As a person who tries to watch a movie a day, I was surprised at the great ratio of movies I’ve watched/heard of to movies which were completely foreign to me.  The group of writers assembled cover movies from every time period and country, contemporary to classic, independent to mass-marketed.  The best part is reading a review of a movie you love, but never expected to hear anyone else heap with equal praise.  I’m one of the few people who thinks Eden Lake is a fantastic horror movie, and there’s a review in here!  Smaller movies like The Company of Wolves, The Spiral Staircase and Tremors also are expertly reviewed and had me yearning to find the authors on Twitter and converse with them.  The diversity of movies is enough to give you something in your comfort zone, as well as movies you'd probably never give a second glance to; the magic is in the writers' ability to sell you on something you'd refuse to watch and they succeed.

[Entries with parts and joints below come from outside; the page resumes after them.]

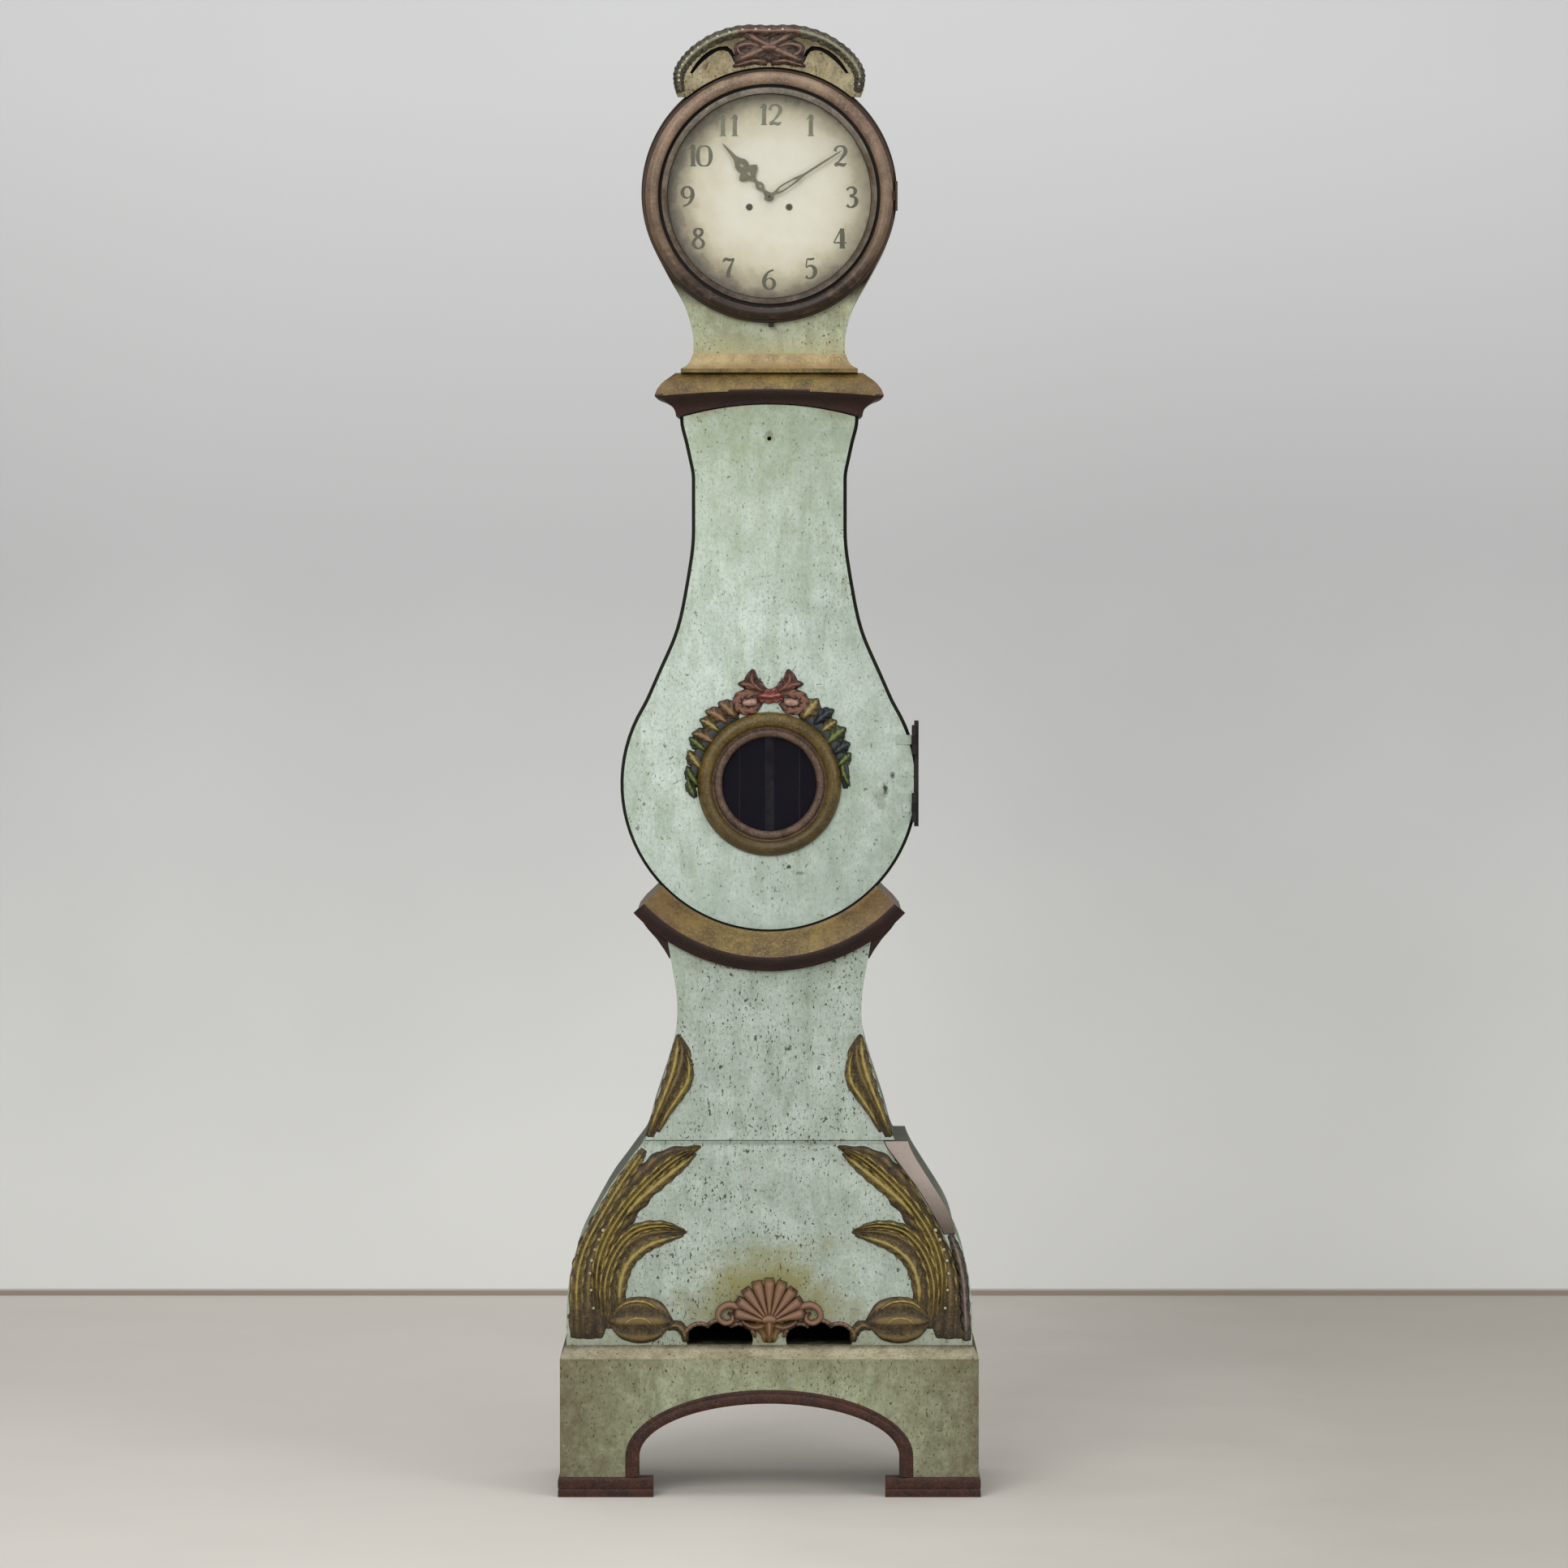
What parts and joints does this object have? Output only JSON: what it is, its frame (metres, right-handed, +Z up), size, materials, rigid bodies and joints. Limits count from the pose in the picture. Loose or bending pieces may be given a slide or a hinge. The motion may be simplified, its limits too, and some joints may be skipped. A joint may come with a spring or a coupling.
{
  "type": "mora clock",
  "caption": "Swedish longcase clock with a round hood, glazed bezel door, round-bellied trunk with a windowed door, flared carved base on a plinth, weight-driven movement and pendulum.",
  "frame": {"origin": "on the floor, under the middle of the plinth", "axes": "+Z up, the dial and the door face -Y, +X to the right seen from the front"},
  "size_m": [0.605, 0.28, 2.1],
  "materials": {
    "paint": "matt distemper paint",
    "paint_dark": "matt distemper paint, dirtier",
    "raw_wood": "bare pine",
    "gilt_wood": "bronze-gold painted wood",
    "brown_wood": "dark brown painted wood",
    "leaf_paint": "olive-gold painted carving",
    "red_paint": "red painted carving",
    "dial_paint": "cream painted iron",
    "glass": "old window glass",
    "iron": "dark iron",
    "steel": "worn steel",
    "brass": "aged brass",
    "gut": "gut line",
    "hand_paint": "blackened iron hands"
  },
  "bodies": {
    "case": {"plinth_front": "paint_dark", "plinth_boards": "paint_dark", "plinth_top": "paint", "plinth_trim": "brown_wood", "base_front_lower": "paint", "base_front_upper": "paint", "case_sides": "paint", "base_leaves": "leaf_paint", "base_shell": "red_paint", "lower_moulding": "gilt_wood", "trunk_top": "raw_wood", "hinge_stile": "iron", "back_boards": "raw_wood", "seat_board": "raw_wood", "cornice": "gilt_wood", "trunk_hinge_fixed": "iron", "dial": "dial_paint", "movement_frame": "brass", "movement_brackets": "brass", "bells": "brass", "gut_time": "gut", "gut_strike": "gut"},
    "trunk_door": {"trunk_door": "paint", "trunk_hinge_moving": "iron", "window_ring": "gilt_wood", "window_glass": "glass", "door_lock": "iron", "garland": "leaf_paint", "ribbon_bow": "red_paint"},
    "lock_bolt": {"lock_bolt": "steel"},
    "hood": {"hood_front": "paint_dark", "hood_shell": "paint", "hood_foot_moulding": "gilt_wood", "crest_board": "paint", "crest_carving": "leaf_paint", "hood_hinge_fixed": "brass"},
    "hood_door": {"hood_bezel": "brown_wood", "hood_glass": "glass", "hood_hinge_moving": "brass", "hood_pull": "iron"},
    "minute": {"centre_arbor": "brass", "minute_hand": "hand_paint"},
    "hour": {"hour_wheel": "brass", "hour_hand": "hand_paint"},
    "minute_wheel": {"minute_wheel": "brass"},
    "time_great_wheel": {"time_great_wheel": "brass"},
    "third_wheel": {"third_wheel": "brass"},
    "escape_wheel": {"escape_wheel": "brass"},
    "anchor": {"anchor_crutch": "steel"},
    "pendulum": {"pendulum_rod": "steel", "pendulum_bob": "brass"},
    "time_drum": {"time_drum": "brass"},
    "strike_drum": {"strike_drum": "brass"},
    "strike_great_wheel": {"strike_great_wheel": "brass"},
    "pin_wheel": {"pin_wheel": "brass"},
    "strike_third_wheel": {"strike_third_wheel": "brass"},
    "fly": {"fly": "brass"},
    "hammer": {"hammer": "steel"},
    "weight_time": {"weight_time": "iron"},
    "weight_strike": {"weight_strike": "iron"}
  },
  "joints": [
    {"name": "hood_slide", "type": "slide", "parent": "case", "child": "hood", "axis": [0, -1, 0], "range_m": [0, 0.25]},
    {"name": "hood_door_hinge", "type": "hinge", "parent": "hood", "child": "hood_door", "pos_m": [0.1803, -0.108, 1.8572], "axis": [0, 0, 1], "range_deg": [0, 110]},
    {"name": "trunk_door_hinge", "type": "hinge", "parent": "case", "child": "trunk_door", "pos_m": [0.207, -0.1082, 1.0196], "axis": [0, 0, 1], "range_deg": [0, 110]},
    {"name": "lock_bolt_slide", "type": "slide", "parent": "trunk_door", "child": "lock_bolt", "axis": [0, 0, 1], "range_m": [0, 0.016]},
    {"name": "escape_turn", "type": "hinge", "parent": "case", "child": "escape_wheel", "pos_m": [0, -0.031, 1.90296], "axis": [0, 1, 0], "continuous": true},
    {"name": "minute_turn", "type": "hinge", "parent": "case", "child": "minute", "pos_m": [0, -0.031, 1.8572], "axis": [0, 1, 0], "continuous": true},
    {"name": "hour_turn", "type": "hinge", "parent": "case", "child": "hour", "pos_m": [0, -0.031, 1.8572], "axis": [0, 1, 0], "continuous": true},
    {"name": "minute_wheel_turn", "type": "hinge", "parent": "case", "child": "minute_wheel", "pos_m": [0, -0.031, 1.8332], "axis": [0, 1, 0], "continuous": true},
    {"name": "time_great_turn", "type": "hinge", "parent": "case", "child": "time_great_wheel", "pos_m": [0.0284, -0.031, 1.8427], "axis": [0, 1, 0], "continuous": true},
    {"name": "third_turn", "type": "hinge", "parent": "case", "child": "third_wheel", "pos_m": [0.00598, -0.031, 1.88168], "axis": [0, 1, 0], "continuous": true},
    {"name": "pendulum_swing", "type": "hinge", "parent": "case", "child": "pendulum", "pos_m": [0, -0.031, 1.927], "axis": [0, 1, 0], "range_deg": [-3, 3]},
    {"name": "anchor_rock", "type": "hinge", "parent": "case", "child": "anchor", "pos_m": [0, -0.031, 1.927], "axis": [0, 1, 0], "range_deg": [-3, 3]},
    {"name": "time_weight_lift", "type": "slide", "parent": "case", "child": "weight_time", "axis": [0, 0, 1], "range_m": [0, 1.2], "deforming": ["gut_time"]},
    {"name": "strike_weight_lift", "type": "slide", "parent": "case", "child": "weight_strike", "axis": [0, 0, 1], "range_m": [0, 1.2], "deforming": ["gut_strike"]},
    {"name": "time_drum_turn", "type": "hinge", "parent": "case", "child": "time_drum", "pos_m": [0.0284, -0.031, 1.8427], "axis": [0, 1, 0], "range_deg": [-4619.4, 0]},
    {"name": "strike_drum_turn", "type": "hinge", "parent": "case", "child": "strike_drum", "pos_m": [-0.0284, -0.031, 1.8427], "axis": [0, 1, 0], "range_deg": [0, 4619.4]},
    {"name": "fly_turn", "type": "hinge", "parent": "case", "child": "fly", "pos_m": [-0.02123, -0.031, 1.90536], "axis": [0, 1, 0], "continuous": true},
    {"name": "pin_wheel_turn", "type": "hinge", "parent": "case", "child": "pin_wheel", "pos_m": [-0.03087, -0.031, 1.87094], "axis": [0, 1, 0], "continuous": true},
    {"name": "strike_great_turn", "type": "hinge", "parent": "case", "child": "strike_great_wheel", "pos_m": [-0.0284, -0.031, 1.8427], "axis": [0, 1, 0], "continuous": true},
    {"name": "strike_third_turn", "type": "hinge", "parent": "case", "child": "strike_third_wheel", "pos_m": [-0.02874, -0.031, 1.89123], "axis": [0, 1, 0], "continuous": true},
    {"name": "hammer_lift", "type": "hinge", "parent": "case", "child": "hammer", "pos_m": [-0.05, -0.031, 1.912], "axis": [0, 1, 0], "range_deg": [-12, 0], "stiffness_Nm_per_rad": 0.1, "springref_deg": 11.46}
  ],
  "couplings": [
    {"joint": "third_turn", "follows": "escape_turn", "ratio": -0.13333},
    {"joint": "minute_turn", "follows": "escape_turn", "ratio": 0.016667},
    {"joint": "hour_turn", "follows": "escape_turn", "ratio": 0.0013889},
    {"joint": "minute_wheel_turn", "follows": "escape_turn", "ratio": -0.0055556},
    {"joint": "time_great_turn", "follows": "escape_turn", "ratio": -0.0013889},
    {"joint": "anchor_rock", "follows": "pendulum_swing", "ratio": 1},
    {"joint": "time_drum_turn", "follows": "time_weight_lift", "rad_per_m": -67.114},
    {"joint": "strike_drum_turn", "follows": "strike_weight_lift", "rad_per_m": 67.114},
    {"joint": "strike_third_turn", "follows": "fly_turn", "ratio": -0.14286},
    {"joint": "pin_wheel_turn", "follows": "fly_turn", "ratio": 0.019048},
    {"joint": "strike_great_turn", "follows": "fly_turn", "ratio": -0.002381}
  ]
}
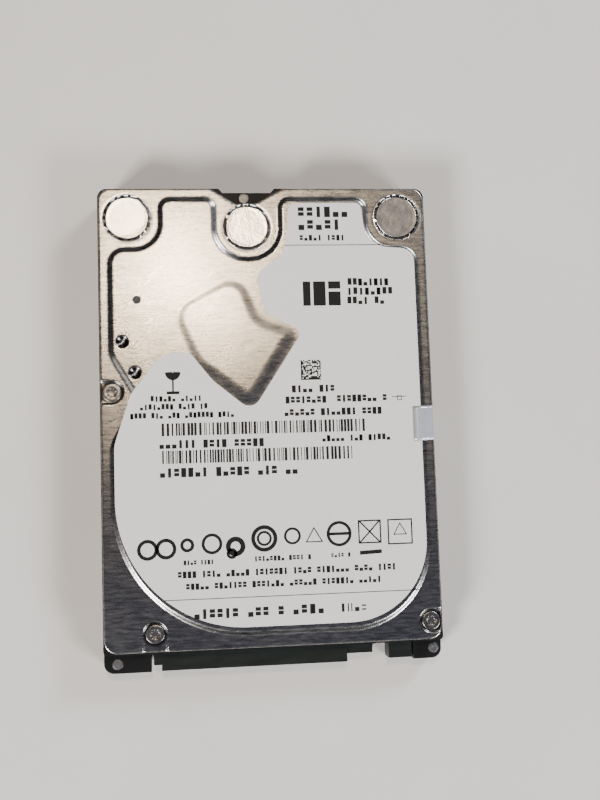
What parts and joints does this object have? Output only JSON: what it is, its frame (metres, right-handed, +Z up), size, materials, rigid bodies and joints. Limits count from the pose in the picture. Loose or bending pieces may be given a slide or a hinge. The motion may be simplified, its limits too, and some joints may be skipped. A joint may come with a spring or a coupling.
{
  "type": "hard disk drive",
  "caption": "Slim hard disk drive: cast base, pressed steel cover with label, spinning platters, swinging head arm, circuit board and edge connector.",
  "frame": {"origin": "centre of the bottom face", "axes": "+X to the right with the label up and the connector towards the viewer, +Y away from the connector end, +Z up through the label"},
  "size_m": [0.0698, 0.1002, 0.0095],
  "materials": {
    "black_casting": "satin black coat",
    "cover_steel": "fine cross-brushed",
    "screw_steel": "machined",
    "foil": "rolled foil",
    "clear_seal": "silvery film",
    "label_paper": "smooth printed film",
    "gasket_rubber": "matt",
    "filter_cloth": "felted",
    "white_plastic": "moulded",
    "disk_mirror": "polished",
    "turned_steel": "turned",
    "cast_aluminium": "machined",
    "magnet_plate": "nickel plated",
    "stator_iron": "laminated",
    "copper": "enamelled wire",
    "frame_plastic": "moulded",
    "spring_steel": "etched",
    "chip_plastic": "moulded",
    "flex_film": "polyimide film",
    "stop_rubber": "matt",
    "board": "solder mask",
    "foam": "foam",
    "component": "ceramic",
    "connector_plastic": "glass-filled",
    "gold": "plated"
  },
  "bodies": {
    "base": {"base_casting": "black_casting", "top_cover": "cover_steel", "cover_gasket": "gasket_rubber", "cover_screws": "screw_steel", "foil_seals": "foil", "side_seal": "clear_seal", "top_label": "label_paper", "breather_filter": "filter_cloth", "recirculation_filter": "filter_cloth", "desiccant": "white_plastic", "bearing_sleeve": "copper", "thrust_plate": "turned_steel", "stator_core": "stator_iron", "stator_coils": "copper", "stator_shield": "spring_steel", "pivot_shaft": "turned_steel", "yoke_bottom": "magnet_plate", "yoke_top": "magnet_plate", "magnet_bottom": "magnet_plate", "magnet_top": "magnet_plate", "yoke_posts": "turned_steel", "crash_stops": "stop_rubber", "latch_pin": "turned_steel", "load_ramp": "white_plastic", "ramp_screw": "screw_steel", "flex_bracket": "cast_aluminium", "flex_cable": "flex_film", "circuit_board": "board", "board_screws": "screw_steel", "board_insulator": "foam", "controller_chip": "chip_plastic", "memory_chip": "chip_plastic", "motor_driver_chip": "chip_plastic", "flash_chip": "chip_plastic", "small_components": "component", "head_connector": "connector_plastic", "motor_connector": "connector_plastic", "sata_housing": "connector_plastic", "sata_contacts": "gold", "jumper_header": "connector_plastic", "jumper_pins": "gold"},
    "spindle": {"lower_platter": "disk_mirror", "upper_platter": "disk_mirror", "disk_spacer": "turned_steel", "spindle_hub": "cast_aluminium", "spindle_shaft": "turned_steel", "rotor_magnet": "stator_iron", "disk_clamp": "cast_aluminium", "clamp_screw": "screw_steel"},
    "actuator": {"actuator_arm_block": "cast_aluminium", "voice_coil": "copper", "coil_frame": "frame_plastic", "suspensions": "spring_steel", "head_sliders": "chip_plastic", "preamp_chip": "chip_plastic", "pivot_sleeve": "turned_steel"},
    "ball_set": {"pivot_balls": "turned_steel"},
    "latch": {"latch_lever": "white_plastic"}
  },
  "joints": [
    {"name": "spindle_spin", "type": "hinge", "parent": "base", "child": "spindle", "pos_m": [0, -0.0095, 0.005], "axis": [0, 0, 1], "continuous": true},
    {"name": "head_swing", "type": "hinge", "parent": "base", "child": "actuator", "pos_m": [-0.011, 0.0282, 0.0061], "axis": [0, 0, 1], "range_deg": [-35.3, 0], "deforming": ["flex_cable"]},
    {"name": "ball_orbit", "type": "hinge", "parent": "base", "child": "ball_set", "pos_m": [-0.011, 0.0282, 0.0061], "axis": [0, 0, 1], "range_deg": [-20.5, 0.2]},
    {"name": "latch_turn", "type": "hinge", "parent": "base", "child": "latch", "pos_m": [-0.029, 0.023, 0.0061], "axis": [0, 0, 1], "range_deg": [-3, 10]}
  ],
  "couplings": [
    {"joint": "ball_orbit", "follows": "head_swing", "ratio": 0.5758}
  ]
}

The group of writers assembled are diverse, from all walks of writing life.  There's bloggers, IMDB contributors, staff members from Fangoria, Rue Morgue, and Horrorhound magazines (the editors-in-chief of all three provide entries), as well as past contributors to the horror film guide Horror 101.  A running theme throughout the reviews is discussing their experiences watching classic films.  Every movie presented has a heartfelt story of childhood terror or a desire to muster up adult-like courage associated with it.  It was rather bittersweet hearing the amount of writers discuss renting movies via video chains, enticed by bizarre cover art.  Hidden Horror is a love-letter to the horror genre, but also an elegiac devotional to the video store and the hidden gems found within.

Horror guides like these are quick reads, particularly if you’re interested in a certain type of movie.  Each review comes with an accompanying quote and a few photos, although I would have liked maybe a short overview of country of origin or types of scares for easier browsing.  There is a complete list in the back of the book but if you're like me, and I hate to admit it, you might not browse past the book itself, not to mention it can be tiresome to flip back and forth for every entry.  Thankfully, the diverse writing and movies make this a fun enough book to plunker down with and just read straight through.  Several of the movies listed are available on small-press DVDs with a few unavailable outright (and a few writers cop to watching copies on YouTube).

Hidden Horror is a thoughtful, wonderfully written guide to horror movies you may have missed in your film travels.  Touching on every breed of horror out there, there’s a hidden movie for you to watch whether you enjoy gory monster movies or classic psychological horror.  I’m interested in reading Horror 101 - a book several of the writers here wrote for, if only to add some more forgotten movies to my collection.